See, the cast and CGI are pretty top-notch. It’s not quite an A-List cast: Neal Patrick Harris is the lead human, and Hank Azaria provides most of the movie’s scarce moments of genuine humor. In fact, Hank Azaria unintentionally invokes Night at the Museum: Battle of the Smithsonian, in that you can’t help but think to yourself, “Wow. They spent $120 million to make this piece of smurf.”
And you sort of end up thinking, “Well, they got NPH because they couldn’t get Justin Timberlake, Jayma Mays is his girlfriend insetad of Katherine Heigl, they got Hank Azaria instead of, I dunno, F. Murray Abrahams, Sofia Vergara instead of Penelope Cruz,” and so on.

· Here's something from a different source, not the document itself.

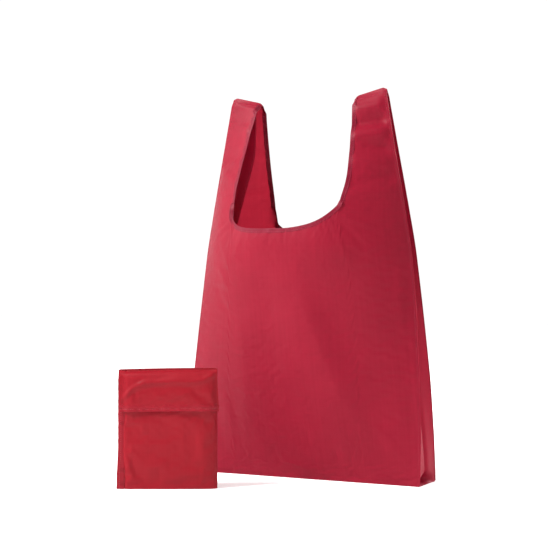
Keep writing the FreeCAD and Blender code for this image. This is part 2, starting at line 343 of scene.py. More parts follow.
def gusset(z, closed=0.0, slope=0.0):
    """The right gusset, from its front edge to its back edge, folded in along its middle."""
    t = np.linspace(-1, 1, GUSSET_COLUMNS + 1)[None, :]
    z = z[:, None] + 0 * t
    y = t * panel_out(half_width(z), z, closed)
    crease = 1 - np.abs(t) ** CREASE_POWER
    waver = 1.1 * MM * np.sin(z / (31 * MM) + 1.3) * crease * ease(z / (80 * MM))
    bulge = 1.4 * MM * np.sin(math.pi * np.abs(t)) * np.sin(z / (47 * MM))
    middle = 1 - np.abs(t)
    narrow = middle ** np.where(t < 0, 1.1, 2.6)
    low = np.exp(-(((z - 0.28 * TUCK_HEIGHT) / (0.5 * TUCK_HEIGHT)) ** 2))
    tuck = TUCK_DEPTH * narrow * low * ease(z / (2 * MM))
    pinch = CREASE_DEPTH * np.exp(-((t / 0.13) ** 2)) * ease(z / (14 * MM)) * ease(2.2 - z / (70 * MM))
    x = half_width(z) - gusset_fold(z) * crease + waver - tuck - pinch
    lift = 0.55 * TUCK_HEIGHT * middle * ease(z / (6 * MM)) * ease(2 - z / (26 * MM))
    droop = slope * (half_width(z) - x)
    return np.stack([x, y + bulge * np.sign(t) * ease(z / (60 * MM)), z + lift - droop], axis=-1)


def mirrored(grid):
    """The same cloth on the bag's left, facing outwards."""
    flipped = grid[:, ::-1].copy()
    flipped[..., 0] *= -1
    return flipped


def base(row_x):
    """The base, from its back edge to its front edge, notched by the gussets' folds."""
    t = np.linspace(1, -1, GUSSET_COLUMNS + 1)[:, None]
    zero = np.zeros(1)
    notch = gusset_fold(zero)[0] * (1 - np.abs(t) ** CREASE_POWER)
    x = row_x[None, :] / half_width(zero)[0] * (half_width(zero)[0] - notch)
    y = t * panel_out(half_width(zero), zero)[0]
    return np.stack([x, y + 0 * x, 0 * x], axis=-1)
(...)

Down to the cameos: Tim Gunn instead of Stacey and Clinton, Liz Smith instead of Mary Hart, and Joan Rivers instead of someone living.
And this carries down to the voice level. Anton Yelchin plays clumsy, maybe instead of Jesse Eisenberg, Jonathan Winters (still alive!) is Papa Smurf instead of Bob Hoskins, Smurfette is Katy Perry instead of Lady Gaga, George Lopez is Grouchy instead of, well, anyone else at all.
Not that any of these people do a bad job. Azaria, as I’ve mentioned, does what he can to buoy the proceedings. Yelchin has a nice, mild nasality to his voice. Alan Cummings does an excellent Scottish Brogue. And it’s cute when Katy Perry says “I kissed a Smurf and I liked it.”
But overall, it’s a soulless exercise in budgeting and overseas gross receipts. (The movie grossed a modest $120M domestically but three-times more world-wide.) Probably the only indispensable cast member was Frank Welker, who’s the cat-voice of Azrael. Apart from Welker, Narrator Smurf Tom Kane, and John Kassir, every voice is stunt casting. Welker and Kassir were both voices in the ’80s Smurf cartoon, in fact.
This movie is the epitome of modern Hollywood, really. A movie so calculated, pre-packaged and lab-tested to make money, the chance of any actual art occurring is near zero.
The Barbarienne proclaimed the movie “smurftastic” and I couldn’t disagree.
But I don’t think we meant the same thing.